ATLANTA, Oct. 19 -- Those years of pot smoking a generation ago may have created an unexpected legacy for baby boomers -- a lower risk of Alzheimer's disease.

That's the implication of animal research presented by Gary Wenk, Ph.D., of Ohio State University in Columbus at the Society for Neuroscience meeting here.

As the boomers hit the age where Alzheimer's begins to show itself, it may be that if "they smoked marijuana in the '60s and '70s they don't get the disease, because of that behavior," said Dr. Wenk.

He based the assertion on research he and colleagues have done with rats, not usually known for developing Alzheimer's, nor for that matter, for smoking marijuana.

But as the animals age, Dr. Wenk said, they develop inflammation in parts of the brain analogous to the parts damaged by inflammation in people with Alzheimer's.

Recent research in other fields suggested that cannabinoids -- the active ingredients in marijuana -- can cross the blood-brain barrier, even at low doses, and can reduce inflammation, Dr. Wenk said.

So, in young rats, Dr. Wenk and colleagues created brain inflammation by infusing nanogram quantities of lipopolysaccharide and then treated them with a synthetic cannabinoid called WIN-55212-2.

"We saw an 80% to 90% drop in the inflammation in the brain," he said, "and also the impairment in memory that inflammation produces could be reversed."

But that "wasn't actually a big surprise," Dr. Wenk said.

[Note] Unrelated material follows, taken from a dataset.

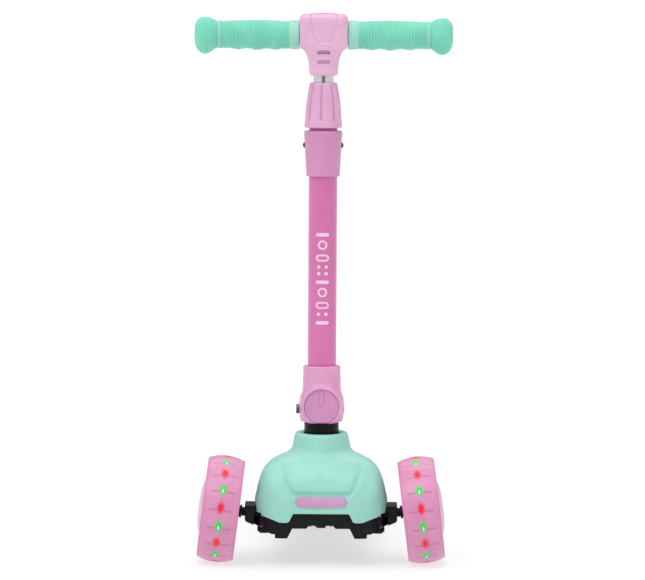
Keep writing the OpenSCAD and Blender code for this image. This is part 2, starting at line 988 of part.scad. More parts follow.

Many anti-inflammatory agents have been shown to have the same effect, but only in young rats. In older animals, the effects are usually muted, perhaps by the loss of the appropriate receptors in the brain.

What was both surprising and exciting, he said, was what happened when 24-month-old rats -- equivalent to about 70 years old in human terms -- were given the cannabinoid, as doses of either 0.5 or 2.0 mg/kg of body weight.

The old rats -- like old humans -- had inflammation in some areas of the brain, as shown by activated microglia. Dr. Wenk said. When they were given the cannabinoid, "we saw a 50% to 90% drop in the number of activated microglia, depending on the area you looked at," he said.

What's more, he said, the mice improved their performance on a standard memory test -- the water maze -- by about 50%.

In the test, rats are placed in a tank of water that has a submerged platform on which they can rest. Rats usually take one or two minutes to find the platform the first time, but young rats only take a few seconds to find it again when they are subsequently replaced in the tank.

Old rats, on the other hand "typically never really get it," Dr. Wenk said.

But when treated with the cannabinoid, their performance would drop from perhaps 300 seconds to 150, he said -- an improvement, even though they weren't as quick as young rats.

The implication of the study is that treatment with an anti-inflammatory agent can restore some cognitive function and may stop the long decline in cognition that is characteristic of Alzheimer's, Dr. Wenk said.

The challenge for researchers, he said, is to find a dose of the cannabinoid that has beneficial effects but doesn't leave patients stoned.

"It's not going to do Alzheimer's patients any good if I reduce brain inflammation but leave a psychoactive drug running wild," Dr. Wenk said.